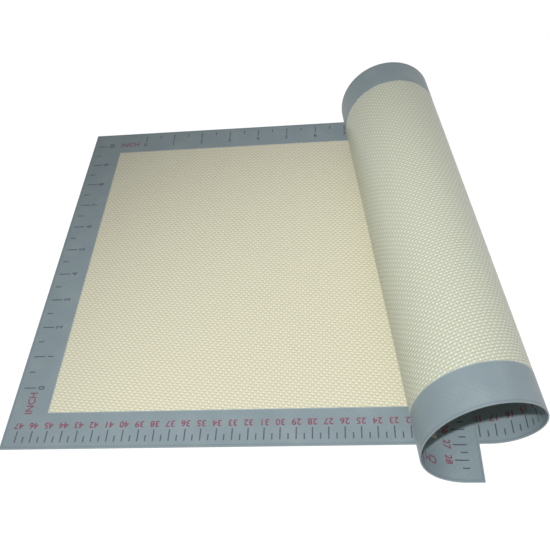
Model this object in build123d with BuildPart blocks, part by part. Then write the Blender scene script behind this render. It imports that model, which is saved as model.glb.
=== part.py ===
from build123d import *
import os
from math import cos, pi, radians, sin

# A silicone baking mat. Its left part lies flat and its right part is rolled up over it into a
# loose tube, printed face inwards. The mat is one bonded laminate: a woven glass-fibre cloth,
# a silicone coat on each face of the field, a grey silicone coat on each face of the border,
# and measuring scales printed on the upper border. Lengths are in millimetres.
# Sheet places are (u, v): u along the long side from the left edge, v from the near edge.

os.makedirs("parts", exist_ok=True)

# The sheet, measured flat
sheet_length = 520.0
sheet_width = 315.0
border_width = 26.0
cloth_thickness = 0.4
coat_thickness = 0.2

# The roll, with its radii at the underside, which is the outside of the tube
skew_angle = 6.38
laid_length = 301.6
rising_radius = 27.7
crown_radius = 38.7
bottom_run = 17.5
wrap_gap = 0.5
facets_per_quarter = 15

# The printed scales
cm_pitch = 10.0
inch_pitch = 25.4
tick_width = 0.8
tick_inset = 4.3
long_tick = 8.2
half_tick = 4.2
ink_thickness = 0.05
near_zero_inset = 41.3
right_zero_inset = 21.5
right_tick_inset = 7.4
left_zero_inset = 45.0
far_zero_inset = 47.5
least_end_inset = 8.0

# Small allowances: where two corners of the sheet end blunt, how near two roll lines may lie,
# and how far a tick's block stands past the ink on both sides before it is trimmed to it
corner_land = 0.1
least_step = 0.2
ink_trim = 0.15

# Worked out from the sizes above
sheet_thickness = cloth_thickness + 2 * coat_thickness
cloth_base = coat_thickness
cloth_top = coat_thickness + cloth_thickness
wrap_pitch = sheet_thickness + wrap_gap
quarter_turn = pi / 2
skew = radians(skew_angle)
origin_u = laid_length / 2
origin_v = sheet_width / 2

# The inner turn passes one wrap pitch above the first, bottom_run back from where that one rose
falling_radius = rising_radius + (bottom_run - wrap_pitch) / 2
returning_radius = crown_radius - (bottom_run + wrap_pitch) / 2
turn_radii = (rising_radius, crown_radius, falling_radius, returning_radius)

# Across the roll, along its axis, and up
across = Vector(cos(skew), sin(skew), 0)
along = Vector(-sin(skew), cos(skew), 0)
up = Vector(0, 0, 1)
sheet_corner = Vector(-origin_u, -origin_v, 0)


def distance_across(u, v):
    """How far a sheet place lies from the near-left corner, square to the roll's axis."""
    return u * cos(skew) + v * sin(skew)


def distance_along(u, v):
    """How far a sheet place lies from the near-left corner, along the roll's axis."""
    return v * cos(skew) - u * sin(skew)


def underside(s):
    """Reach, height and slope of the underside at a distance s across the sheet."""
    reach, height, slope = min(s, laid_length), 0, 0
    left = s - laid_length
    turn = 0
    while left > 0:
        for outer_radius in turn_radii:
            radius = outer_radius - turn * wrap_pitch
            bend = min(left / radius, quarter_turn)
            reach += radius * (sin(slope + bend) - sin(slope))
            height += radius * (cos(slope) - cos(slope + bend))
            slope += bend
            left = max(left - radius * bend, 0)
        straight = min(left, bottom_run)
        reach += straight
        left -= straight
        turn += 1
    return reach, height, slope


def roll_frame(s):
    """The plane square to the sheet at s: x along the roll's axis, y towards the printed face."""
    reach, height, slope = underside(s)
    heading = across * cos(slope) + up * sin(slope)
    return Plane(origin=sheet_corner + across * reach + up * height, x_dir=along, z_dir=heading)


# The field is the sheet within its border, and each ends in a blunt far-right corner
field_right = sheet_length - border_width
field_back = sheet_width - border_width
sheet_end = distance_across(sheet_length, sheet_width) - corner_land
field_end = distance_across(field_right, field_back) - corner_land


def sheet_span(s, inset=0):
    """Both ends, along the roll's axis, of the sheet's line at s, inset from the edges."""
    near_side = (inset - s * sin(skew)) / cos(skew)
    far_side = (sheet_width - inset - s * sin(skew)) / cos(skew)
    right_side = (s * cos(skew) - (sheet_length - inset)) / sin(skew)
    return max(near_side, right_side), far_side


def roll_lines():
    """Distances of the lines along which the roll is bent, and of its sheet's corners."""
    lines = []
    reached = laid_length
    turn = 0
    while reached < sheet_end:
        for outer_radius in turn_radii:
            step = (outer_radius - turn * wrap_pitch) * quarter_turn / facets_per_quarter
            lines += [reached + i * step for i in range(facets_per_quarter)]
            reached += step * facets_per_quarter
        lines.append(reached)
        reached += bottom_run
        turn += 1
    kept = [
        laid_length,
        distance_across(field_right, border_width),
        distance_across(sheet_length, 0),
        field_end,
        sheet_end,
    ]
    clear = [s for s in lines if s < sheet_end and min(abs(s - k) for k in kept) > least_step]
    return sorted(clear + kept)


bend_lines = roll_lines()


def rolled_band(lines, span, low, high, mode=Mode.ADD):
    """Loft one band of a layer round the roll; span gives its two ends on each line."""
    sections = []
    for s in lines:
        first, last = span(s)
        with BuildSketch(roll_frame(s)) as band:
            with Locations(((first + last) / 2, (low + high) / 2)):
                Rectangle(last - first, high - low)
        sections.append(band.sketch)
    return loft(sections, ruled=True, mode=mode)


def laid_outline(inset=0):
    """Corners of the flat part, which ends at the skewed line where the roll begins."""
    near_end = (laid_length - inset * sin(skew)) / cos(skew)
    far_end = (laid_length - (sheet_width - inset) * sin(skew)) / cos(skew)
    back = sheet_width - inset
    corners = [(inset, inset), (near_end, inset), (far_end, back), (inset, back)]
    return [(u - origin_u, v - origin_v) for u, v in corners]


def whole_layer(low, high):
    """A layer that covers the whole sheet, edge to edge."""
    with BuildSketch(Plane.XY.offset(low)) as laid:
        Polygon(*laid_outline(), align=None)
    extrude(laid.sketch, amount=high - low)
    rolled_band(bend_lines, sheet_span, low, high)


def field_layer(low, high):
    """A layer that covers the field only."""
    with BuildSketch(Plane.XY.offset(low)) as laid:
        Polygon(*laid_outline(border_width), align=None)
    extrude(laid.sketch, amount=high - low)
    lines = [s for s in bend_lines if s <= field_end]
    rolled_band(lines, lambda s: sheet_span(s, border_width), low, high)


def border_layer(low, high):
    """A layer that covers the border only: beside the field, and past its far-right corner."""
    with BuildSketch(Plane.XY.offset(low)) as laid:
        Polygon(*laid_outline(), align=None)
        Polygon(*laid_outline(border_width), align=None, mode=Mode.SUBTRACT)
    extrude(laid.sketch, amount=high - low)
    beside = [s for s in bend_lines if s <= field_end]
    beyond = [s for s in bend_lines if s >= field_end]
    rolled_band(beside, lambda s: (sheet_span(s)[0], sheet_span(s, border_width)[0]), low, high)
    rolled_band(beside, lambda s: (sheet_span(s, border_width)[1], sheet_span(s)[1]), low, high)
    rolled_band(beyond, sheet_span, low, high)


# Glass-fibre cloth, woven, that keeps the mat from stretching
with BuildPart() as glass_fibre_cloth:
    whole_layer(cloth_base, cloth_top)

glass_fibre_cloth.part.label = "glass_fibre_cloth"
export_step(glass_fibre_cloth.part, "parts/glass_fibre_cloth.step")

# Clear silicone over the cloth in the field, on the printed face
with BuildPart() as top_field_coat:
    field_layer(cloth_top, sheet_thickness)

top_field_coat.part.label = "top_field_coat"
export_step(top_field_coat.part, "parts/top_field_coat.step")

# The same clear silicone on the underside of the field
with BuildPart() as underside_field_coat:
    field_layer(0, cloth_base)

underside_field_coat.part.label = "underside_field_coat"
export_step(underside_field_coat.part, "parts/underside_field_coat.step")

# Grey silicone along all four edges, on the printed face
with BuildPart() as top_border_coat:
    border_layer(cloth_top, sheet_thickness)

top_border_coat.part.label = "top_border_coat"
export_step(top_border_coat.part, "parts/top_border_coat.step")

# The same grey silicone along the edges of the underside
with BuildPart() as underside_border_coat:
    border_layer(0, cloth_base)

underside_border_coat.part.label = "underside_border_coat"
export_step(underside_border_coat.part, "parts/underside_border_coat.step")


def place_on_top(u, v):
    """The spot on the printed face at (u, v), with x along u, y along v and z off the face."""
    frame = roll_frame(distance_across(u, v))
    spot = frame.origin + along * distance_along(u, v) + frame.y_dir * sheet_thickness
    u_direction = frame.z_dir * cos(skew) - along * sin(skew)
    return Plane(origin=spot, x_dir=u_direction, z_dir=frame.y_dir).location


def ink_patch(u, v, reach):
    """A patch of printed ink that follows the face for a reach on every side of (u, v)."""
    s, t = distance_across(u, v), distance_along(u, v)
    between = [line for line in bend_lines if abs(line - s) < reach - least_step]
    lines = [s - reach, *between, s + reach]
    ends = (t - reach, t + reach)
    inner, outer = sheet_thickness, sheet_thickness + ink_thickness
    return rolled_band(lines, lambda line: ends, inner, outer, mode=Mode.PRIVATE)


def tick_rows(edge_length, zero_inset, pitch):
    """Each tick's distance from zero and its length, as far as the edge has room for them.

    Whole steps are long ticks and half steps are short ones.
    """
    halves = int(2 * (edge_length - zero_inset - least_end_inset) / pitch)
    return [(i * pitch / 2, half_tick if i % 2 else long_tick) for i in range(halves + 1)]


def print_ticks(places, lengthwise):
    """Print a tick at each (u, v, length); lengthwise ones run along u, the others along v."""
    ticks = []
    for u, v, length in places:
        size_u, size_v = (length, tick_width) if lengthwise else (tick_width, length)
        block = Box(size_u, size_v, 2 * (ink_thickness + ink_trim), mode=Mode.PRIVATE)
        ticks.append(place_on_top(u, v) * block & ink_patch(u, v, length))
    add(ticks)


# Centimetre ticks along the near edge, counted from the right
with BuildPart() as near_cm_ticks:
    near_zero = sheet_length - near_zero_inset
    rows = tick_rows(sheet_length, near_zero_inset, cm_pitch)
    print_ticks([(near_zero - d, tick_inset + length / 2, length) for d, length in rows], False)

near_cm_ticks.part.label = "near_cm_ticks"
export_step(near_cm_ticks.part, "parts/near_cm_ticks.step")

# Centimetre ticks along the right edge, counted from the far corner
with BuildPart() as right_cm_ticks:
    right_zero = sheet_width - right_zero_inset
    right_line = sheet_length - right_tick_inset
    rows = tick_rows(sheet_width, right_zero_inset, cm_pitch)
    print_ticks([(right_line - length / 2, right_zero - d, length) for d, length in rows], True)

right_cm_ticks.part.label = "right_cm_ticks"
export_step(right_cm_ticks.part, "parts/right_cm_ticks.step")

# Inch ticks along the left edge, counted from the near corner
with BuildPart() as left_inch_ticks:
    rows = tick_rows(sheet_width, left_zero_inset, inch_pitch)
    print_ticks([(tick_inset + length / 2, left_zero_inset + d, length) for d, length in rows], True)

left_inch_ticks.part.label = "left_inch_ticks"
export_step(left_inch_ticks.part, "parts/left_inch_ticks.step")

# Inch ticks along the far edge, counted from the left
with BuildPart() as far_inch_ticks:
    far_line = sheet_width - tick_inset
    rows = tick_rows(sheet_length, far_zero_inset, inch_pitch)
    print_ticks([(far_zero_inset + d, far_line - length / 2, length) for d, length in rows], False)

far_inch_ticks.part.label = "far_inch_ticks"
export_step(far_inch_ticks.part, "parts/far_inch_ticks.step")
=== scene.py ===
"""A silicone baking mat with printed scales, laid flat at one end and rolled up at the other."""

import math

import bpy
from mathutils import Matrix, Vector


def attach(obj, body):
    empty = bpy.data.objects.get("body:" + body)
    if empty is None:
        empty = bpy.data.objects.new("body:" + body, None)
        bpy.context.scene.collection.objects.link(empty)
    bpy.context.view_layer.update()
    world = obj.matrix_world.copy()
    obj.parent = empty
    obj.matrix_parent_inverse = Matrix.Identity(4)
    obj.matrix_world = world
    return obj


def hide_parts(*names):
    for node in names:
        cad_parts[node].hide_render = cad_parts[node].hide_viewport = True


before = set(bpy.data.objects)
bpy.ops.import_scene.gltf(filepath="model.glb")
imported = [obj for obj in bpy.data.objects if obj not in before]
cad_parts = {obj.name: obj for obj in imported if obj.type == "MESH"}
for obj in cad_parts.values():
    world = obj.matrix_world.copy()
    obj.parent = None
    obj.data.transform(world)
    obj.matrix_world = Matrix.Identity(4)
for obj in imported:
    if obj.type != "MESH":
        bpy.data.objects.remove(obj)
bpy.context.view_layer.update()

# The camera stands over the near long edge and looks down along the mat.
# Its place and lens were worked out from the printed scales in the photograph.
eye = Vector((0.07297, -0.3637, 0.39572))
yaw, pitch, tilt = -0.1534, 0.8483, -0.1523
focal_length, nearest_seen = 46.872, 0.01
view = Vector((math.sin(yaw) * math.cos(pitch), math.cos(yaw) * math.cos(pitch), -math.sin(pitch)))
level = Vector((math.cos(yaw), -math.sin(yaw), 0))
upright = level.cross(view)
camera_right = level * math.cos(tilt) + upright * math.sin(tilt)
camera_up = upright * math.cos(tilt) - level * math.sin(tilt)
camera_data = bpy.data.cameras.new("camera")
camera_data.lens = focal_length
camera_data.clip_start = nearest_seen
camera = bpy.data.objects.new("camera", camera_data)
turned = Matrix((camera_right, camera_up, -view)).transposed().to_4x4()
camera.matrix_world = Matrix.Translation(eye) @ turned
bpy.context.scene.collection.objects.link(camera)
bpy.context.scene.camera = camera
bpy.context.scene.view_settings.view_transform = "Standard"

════

» **WHAT IS REQUIRED**:
Extract the lines from the line with "# Inch ticks along the left" to the line with "obj.parent = empty", inclusive, reproducing them exactly and leaving out every other line.

» **OUTPUT**:
# Inch ticks along the left edge, counted from the near corner
with BuildPart() as left_inch_ticks:
    rows = tick_rows(sheet_width, left_zero_inset, inch_pitch)
    print_ticks([(tick_inset + length / 2, left_zero_inset + d, length) for d, length in rows], True)

left_inch_ticks.part.label = "left_inch_ticks"
export_step(left_inch_ticks.part, "parts/left_inch_ticks.step")

# Inch ticks along the far edge, counted from the left
with BuildPart() as far_inch_ticks:
    far_line = sheet_width - tick_inset
    rows = tick_rows(sheet_length, far_zero_inset, inch_pitch)
    print_ticks([(far_zero_inset + d, far_line - length / 2, length) for d, length in rows], False)

far_inch_ticks.part.label = "far_inch_ticks"
export_step(far_inch_ticks.part, "parts/far_inch_ticks.step")
=== scene.py ===
"""A silicone baking mat with printed scales, laid flat at one end and rolled up at the other."""

import math

import bpy
from mathutils import Matrix, Vector


def attach(obj, body):
    empty = bpy.data.objects.get("body:" + body)
    if empty is None:
        empty = bpy.data.objects.new("body:" + body, None)
        bpy.context.scene.collection.objects.link(empty)
    bpy.context.view_layer.update()
    world = obj.matrix_world.copy()
    obj.parent = empty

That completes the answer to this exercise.